Event Driven Microservices
September 8, 2023 • ☕️☕️☕️ 7 min read
GetGo Technologies
Earlier this year, I was approached by GetGo’s CTO with an exciting opportunity that perfectly aligned with my experience and skill set - to migrate existing monolith to event driven microservices. GetGo is the largest carsharing service in Singapore, with over 2,600 cars across 1,500 locations island wide at the point of writing. The company’s growth trajectory is not stopping and I’m eager to contribute to its continued success.
Event Driven Architecture (EDA)
An event-driven architecture uses events to trigger and facilitate communication between decoupled microservices. Events are changes in state or updates, such as an item being placed in a shopping cart on an e-commerce website. These events can carry relevant state information (e.g., the purchased item, its price, and a delivery address) or serve as identifiers (e.g., a notification that an order has been shipped).
Event-driven architectures consist of three essential components: event producers, an event broker, and event consumers. Producers are responsible for publishing events to the event broker, which filters and forwards these events to the appropriate consumers. One of the key advantages of this architecture is the decoupling of producer and consumer services, allowing them to be independently scaled, updated, and deployed.
Some important EDA patterns include:
- Event Sourcing
- Strangler
- Database per service
- Command Query Responsibility Segregation (CQRS)
- Saga, which I will explain in greater detail below
- Dead Letter Queue
Pros & Cons of Event Driven Architecture
| Pros | Cons |
|---|---|
| Loose Coupling | Complexity |
| Real-Time Processing | Event Ordering |
| Fault Tolerance | Eventual Consistency |
| Less Technical Debt | Difficult to Troubleshoot |
Event Broker: Why Solace?
GetGo has made the strategic decision to adopt Solace as its event broker, as highlighted in this press coverage. This choice followed a comprehensive evaluation of various messaging brokers, with the conclusion that Solace’s services are the most suitable for our specific use case. Solace offers a range of advanced features that align with our new requirements, including wildcard topic subscription, delayed delivery, microgateways, and more.
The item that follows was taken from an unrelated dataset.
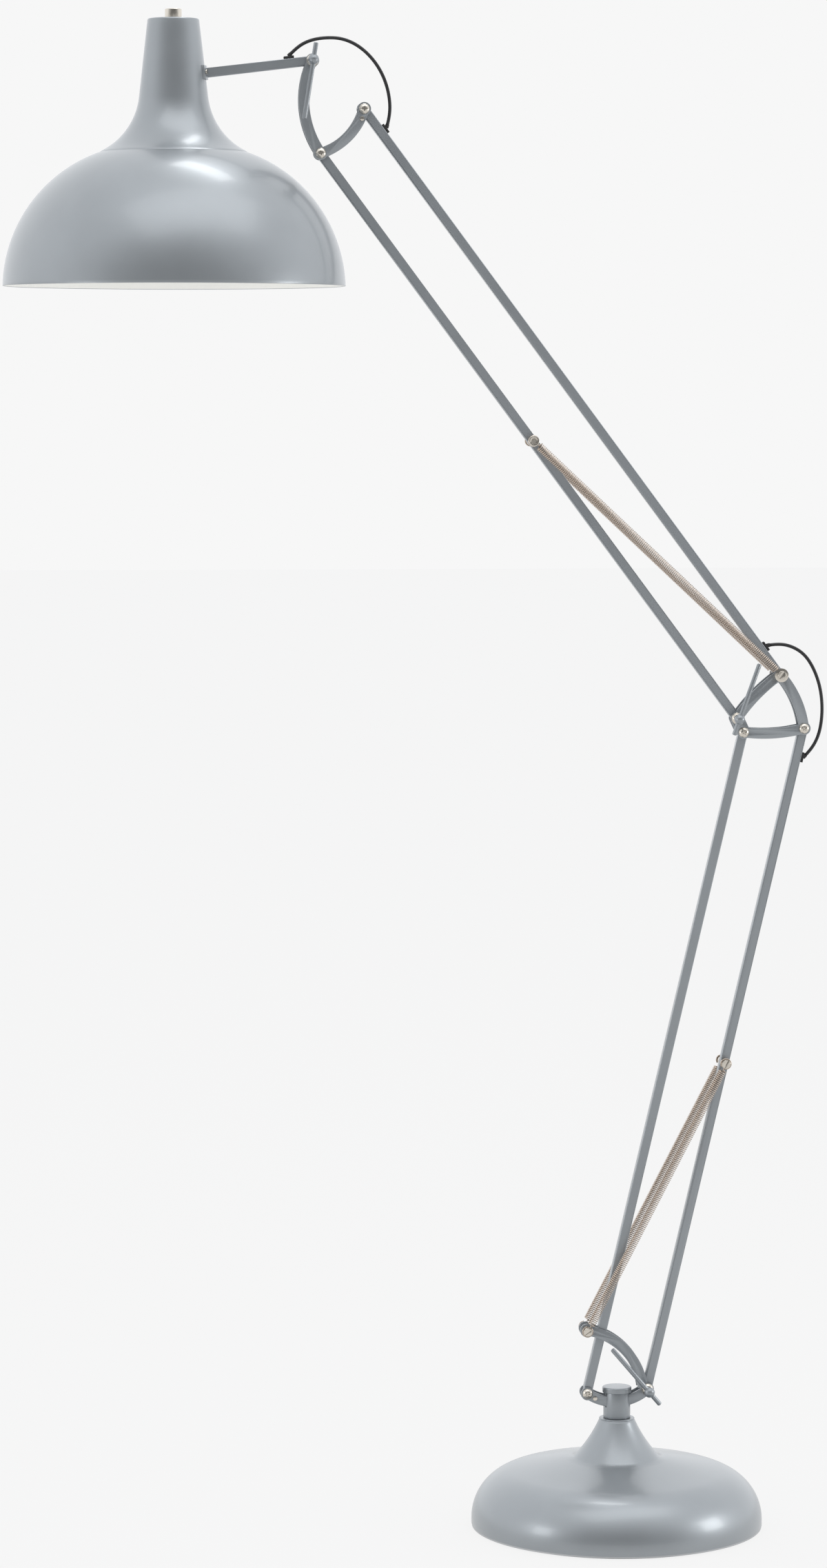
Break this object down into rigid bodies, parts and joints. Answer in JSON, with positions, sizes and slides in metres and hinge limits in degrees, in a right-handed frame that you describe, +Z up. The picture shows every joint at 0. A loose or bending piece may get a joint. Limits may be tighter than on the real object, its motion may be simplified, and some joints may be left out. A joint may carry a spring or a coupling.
{
  "type": "adjustable arm floor lamp",
  "caption": "Floor lamp with a weighted round base, two spring-balanced pairs of parallel arms with clamp knobs, and a wide tilting dome shade.",
  "frame": {"origin": "centre of the base on the floor", "axes": "+Z up; the arms lie in the XZ plane and reach to the shade on the -X side; the clamp knobs face -Y"},
  "size_m": [0.974, 0.4014, 1.808],
  "materials": {
    "grey_paint": "satin",
    "knob_paint": "satin",
    "bright_steel": "polished",
    "spring_wire": "polished",
    "plain_steel": "brushed",
    "ballast_iron": "rough",
    "bush_plastic": "matte",
    "black_rubber": "matte",
    "cable_cover": "matte",
    "holder_plastic": "gloss",
    "base_felt": "felt"
  },
  "bodies": {
    "base": {"base_cover": "grey_paint", "base_plate": "plain_steel", "base_pad": "base_felt", "base_ballast": "ballast_iron", "ballast_screws": "plain_steel", "swivel_tube": "plain_steel", "swivel_bushes": "bush_plastic", "collar_ring": "grey_paint", "cable_gland": "black_rubber"},
    "post": {"post_tube": "grey_paint", "post_cap": "grey_paint", "swivel_spindle": "plain_steel", "base_bracket_plates": "grey_paint", "bracket_studs": "bright_steel", "base_pivot_bolt": "bright_steel", "base_clamp_bolt": "bright_steel", "base_clamp_washer": "bright_steel"},
    "base_knob": {"base_knob": "knob_paint"},
    "lower_main_arm": {"lower_main_bar": "grey_paint", "lower_main_bushes": "bush_plastic", "lower_bar_studs": "bright_steel", "lower_arm_grommet": "black_rubber"},
    "lower_link_arm": {"lower_link_bar": "grey_paint", "lower_link_bushes": "bush_plastic"},
    "lower_spring_foot": {"lower_spring_coils": "spring_wire"},
    "lower_spring_head": {"lower_spring_hooks": "spring_wire"},
    "elbow": {"elbow_plates": "grey_paint", "elbow_pivot_bolts": "bright_steel", "elbow_clamp_bolt": "bright_steel", "elbow_clamp_washer": "bright_steel", "elbow_spring_bolt": "bright_steel", "elbow_cable_loop": "cable_cover"},
    "elbow_knob": {"elbow_knob": "knob_paint"},
    "upper_main_arm": {"upper_main_bar": "grey_paint", "upper_main_bushes": "bush_plastic", "upper_arm_grommets": "black_rubber"},
    "upper_link_arm": {"upper_link_bar": "grey_paint", "upper_link_bushes": "bush_plastic", "upper_bar_studs": "bright_steel"},
    "upper_spring_foot": {"upper_spring_coils": "spring_wire"},
    "upper_spring_head": {"upper_spring_hooks": "spring_wire"},
    "head_bracket": {"head_plates": "grey_paint", "head_pivot_bolts": "bright_steel", "head_rivets": "bright_steel", "head_clamp_bolt": "bright_steel", "head_clamp_washer": "bright_steel", "head_cable_loop": "cable_cover"},
    "head_knob": {"head_knob": "knob_paint"},
    "head": {"head_bar": "grey_paint", "head_bar_bush": "bush_plastic", "head_bar_grommet": "black_rubber", "saddle_plate": "grey_paint", "saddle_screws": "bright_steel", "shade_neck": "grey_paint", "shade_dome": "grey_paint", "lampholder": "holder_plastic", "lampholder_ring": "holder_plastic", "lampholder_carrier": "plain_steel", "switch_body": "holder_plastic"},
    "switch_button": {"switch_button": "bright_steel"}
  },
  "joints": [
    {"name": "base_swivel", "type": "hinge", "parent": "base", "child": "post", "pos_m": [0, 0, 0.133], "axis": [0, 0, 1], "range_deg": [-170, 170]},
    {"name": "lower_arm", "type": "hinge", "parent": "post", "child": "lower_main_arm", "pos_m": [0.036, 0, 0.1675], "axis": [0, 1, 0], "range_deg": [-14, 22]},
    {"name": "lower_link", "type": "hinge", "parent": "post", "child": "lower_link_arm", "pos_m": [-0.03648, 0, 0.16326], "axis": [0, 1, 0], "range_deg": [-14.5, 22.5]},
    {"name": "elbow_level", "type": "hinge", "parent": "lower_main_arm", "child": "elbow", "pos_m": [0.22108, 0, 0.96285], "axis": [0, 1, 0], "range_deg": [-22.5, 14.5], "deforming": ["elbow_cable_loop"]},
    {"name": "lower_spring_turn", "type": "hinge", "parent": "post", "child": "lower_spring_foot", "pos_m": [-0.0377, 0, 0.2403], "axis": [0, 1, 0], "range_deg": [-16, 24.5]},
    {"name": "lower_spring_stretch", "type": "slide", "parent": "lower_spring_foot", "child": "lower_spring_head", "axis": [0.4575, 0, 0.8892], "range_m": [-0.026, 0.041], "deforming": ["lower_spring_coils", "lower_spring_hooks"]},
    {"name": "upper_arm", "type": "hinge", "parent": "elbow", "child": "upper_main_arm", "pos_m": [0.19188, 0, 1.02715], "axis": [0, 1, 0], "range_deg": [-28, 18]},
    {"name": "upper_link", "type": "hinge", "parent": "elbow", "child": "upper_link_arm", "pos_m": [0.14068, 0, 0.9754], "axis": [0, 1, 0], "range_deg": [-28.5, 18.5]},
    {"name": "head_level", "type": "hinge", "parent": "upper_main_arm", "child": "head_bracket", "pos_m": [-0.30433, 0, 1.69311], "axis": [0, 1, 0], "range_deg": [-18.5, 28.5], "deforming": ["head_cable_loop"]},
    {"name": "upper_spring_turn", "type": "hinge", "parent": "elbow", "child": "upper_spring_foot", "pos_m": [0.19188, 0, 1.02715], "axis": [0, 1, 0], "range_deg": [-29, 19]},
    {"name": "upper_spring_stretch", "type": "slide", "parent": "upper_spring_foot", "child": "upper_spring_head", "axis": [-0.73, 0, 0.6834], "range_m": [-0.024, 0.036], "deforming": ["upper_spring_coils", "upper_spring_hooks"]},
    {"name": "head_tilt", "type": "hinge", "parent": "head_bracket", "child": "head", "pos_m": [-0.36503, 0, 1.74901], "axis": [0, 1, 0], "range_deg": [-8, 60]},
    {"name": "base_knob_turn", "type": "hinge", "parent": "post", "child": "base_knob", "pos_m": [0.036, 0, 0.1675], "axis": [0, 1, 0], "range_deg": [-90, 180]},
    {"name": "elbow_knob_turn", "type": "hinge", "parent": "elbow", "child": "elbow_knob", "pos_m": [0.14068, 0, 0.9754], "axis": [0, 1, 0], "range_deg": [-180, 180]},
    {"name": "head_knob_turn", "type": "hinge", "parent": "head_bracket", "child": "head_knob", "pos_m": [-0.36503, 0, 1.74901], "axis": [0, 1, 0], "range_deg": [-180, 180]},
    {"name": "switch_press", "type": "slide", "parent": "head", "child": "switch_button", "axis": [0, 0, -1], "range_m": [0, 0.003], "stiffness_N_per_m": 300}
  ],
  "couplings": [
    {"joint": "lower_link", "follows": "lower_arm", "ratio": 1},
    {"joint": "elbow_level", "follows": "lower_arm", "ratio": -1},
    {"joint": "lower_spring_turn", "follows": "lower_arm", "ratio": 1.0665},
    {"joint": "lower_spring_stretch", "follows": "lower_arm", "m_per_rad": 0.099},
    {"joint": "upper_link", "follows": "upper_arm", "ratio": 1},
    {"joint": "head_level", "follows": "upper_arm", "ratio": -1},
    {"joint": "upper_spring_turn", "follows": "upper_arm", "ratio": 0.9825},
    {"joint": "upper_spring_stretch", "follows": "upper_arm", "m_per_rad": -0.0705}
  ]
}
Here’s a summary of the key differences between Kafka and Solace:
| Kafka | Solace | |
|---|---|---|
| Consume | Consumer Polls | Pushed to Consumer |
| Exactly Once Delivery | Yes | No |
| Topic Partition | Yes | No |
| Consumer Groups | Yes | No |
| Wildcard Subscription | No | Yes |
| Delayed Delivery | No | Yes |
| Microgateways | No | Yes |
| Dead Letter Queue | No | Yes |
Saga: Distributed Transactions
When architecting the new backend system, we had extensive discussion on executing distributed transactions that span across multiple services, by breaking it into a collection of subtransactions that can be interleaved in any way with other transactions.
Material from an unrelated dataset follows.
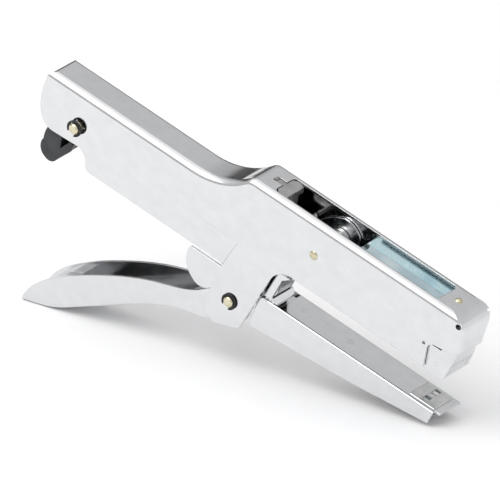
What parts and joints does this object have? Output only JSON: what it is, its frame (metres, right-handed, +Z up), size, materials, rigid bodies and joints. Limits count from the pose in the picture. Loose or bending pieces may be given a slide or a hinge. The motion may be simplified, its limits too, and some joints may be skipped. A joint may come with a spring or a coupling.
{
  "type": "stapler",
  "caption": "Hand stapler of the plier kind in chromed sheet steel, squeezed between an upper and a lower handle, with an anvil arm under a spring-loaded magazine.",
  "frame": {"origin": "Bottom centre of the bounding box, on the surface that the tool stands on.", "axes": "+X towards the nose, +Y to the far side across the sheet-metal width, +Z up."},
  "size_m": [0.2106, 0.0226, 0.1006],
  "materials": {
    "chrome_plate": "Bright chrome plate on bent sheet steel, softly mottled by the drawn surface below it.",
    "zinc_plate": "Blue-passivated zinc plate on the inner sheet parts, with fine lengthwise rolling marks.",
    "spring_steel": "Tempered spring steel, satin.",
    "hardened_steel": "Ground hardened steel with fine scratches.",
    "brass_pin": "Yellow-passivated turned pins and rivets, pale brass in colour.",
    "black_oxide": "Blackened spring-steel clips with a low sheen.",
    "black_plastic": "Black moulded nylon with a fine grain."
  },
  "bodies": {
    "frame": {"upper_shell": "chrome_plate", "driver_channel": "zinc_plate", "driver_blade": "hardened_steel", "driver_rivet": "brass_pin", "jaw_return_leaf": "spring_steel", "pivot_pin": "brass_pin", "pivot_clips": "black_oxide", "pivot_sleeve": "hardened_steel", "jaw_rivet": "brass_pin", "jaw_sleeve": "hardened_steel", "latch_pin": "brass_pin", "latch_clips": "black_oxide", "magazine_leaf": "spring_steel"},
    "handle": {"lower_handle": "chrome_plate", "drive_pin": "hardened_steel", "handle_spring": "spring_steel"},
    "jaw": {"anvil_arm": "chrome_plate", "anvil_plate": "hardened_steel", "anvil_rivets": "hardened_steel", "jaw_lever": "chrome_plate", "lever_rivets": "chrome_plate"},
    "magazine": {"magazine_channel": "zinc_plate", "magazine_nose": "chrome_plate", "nose_rivets": "chrome_plate", "staple_rail": "zinc_plate", "guide_rod": "hardened_steel", "rod_holder": "zinc_plate", "pusher_spring": "spring_steel"},
    "pusher": {"pusher": "zinc_plate"},
    "latch": {"latch": "black_plastic", "latch_spring": "spring_steel"}
  },
  "joints": [
    {"name": "handle_squeeze", "type": "hinge", "parent": "frame", "child": "handle", "pos_m": [-0.00421, 0, 0.02798], "axis": [0, 1, 0], "range_deg": [0, 27], "stiffness_Nm_per_rad": 1, "springref_deg": -34.38, "deforming": ["handle_spring"]},
    {"name": "jaw_swing", "type": "hinge", "parent": "frame", "child": "jaw", "pos_m": [0.03561, 0, 0.05852], "axis": [0, 1, 0], "range_deg": [-16.23, 0], "deforming": ["jaw_return_leaf"]},
    {"name": "magazine_rock", "type": "hinge", "parent": "frame", "child": "magazine", "pos_m": [-0.07798, 0, 0.08102], "axis": [0, 1, 0], "range_deg": [-1.13, 0], "deforming": ["magazine_leaf"]},
    {"name": "pusher_slide", "type": "slide", "parent": "magazine", "child": "pusher", "axis": [-0.9516, 0, 0.3074], "range_m": [0, 0.12], "stiffness_N_per_m": 12, "springref_m": -0.15, "deforming": ["pusher_spring"]},
    {"name": "latch_swing", "type": "hinge", "parent": "frame", "child": "latch", "pos_m": [-0.07798, 0, 0.08102], "axis": [0, 1, 0], "range_deg": [0, 40], "stiffness_Nm_per_rad": 0.05, "springref_deg": -28.65, "deforming": ["latch_spring"]}
  ],
  "couplings": [
    {"joint": "jaw_swing", "follows": "handle_squeeze", "ratio": -0.58993},
    {"joint": "magazine_rock", "follows": "handle_squeeze", "ratio": -0.0401}
  ]
}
When architecting our new backend system, we engaged in thorough discussions regarding the execution of distributed transactions that span across multiple services. Our approach involved breaking these transactions down into local subtransactions, which could be interleaved in a flexible manner with other transactions. This design, also known as Saga, allowed for greater flexibility and adaptability in managing complex transactional processes across our distributed system.
Centralized: Orchestration
In the centralized approach, the orchestrator, which is typically the initiating service, takes on the responsibility of coordinating the transaction. It communicates directly with all participating services, instructing them on what local transactions to execute and in what order. This approach provides a clear and centralized control mechanism for managing the entire transaction.
Decentralized: Choreography
In the decentralized approach, choreography distributes the transactional control across the participating services. In this scenario, each local transaction generates domain events as it progresses. These domain events are then published and can trigger local transactions in other services that subscribe to these events. This approach promotes a more loosely coupled and decentralized architecture, where each service autonomously manages its part of the transaction.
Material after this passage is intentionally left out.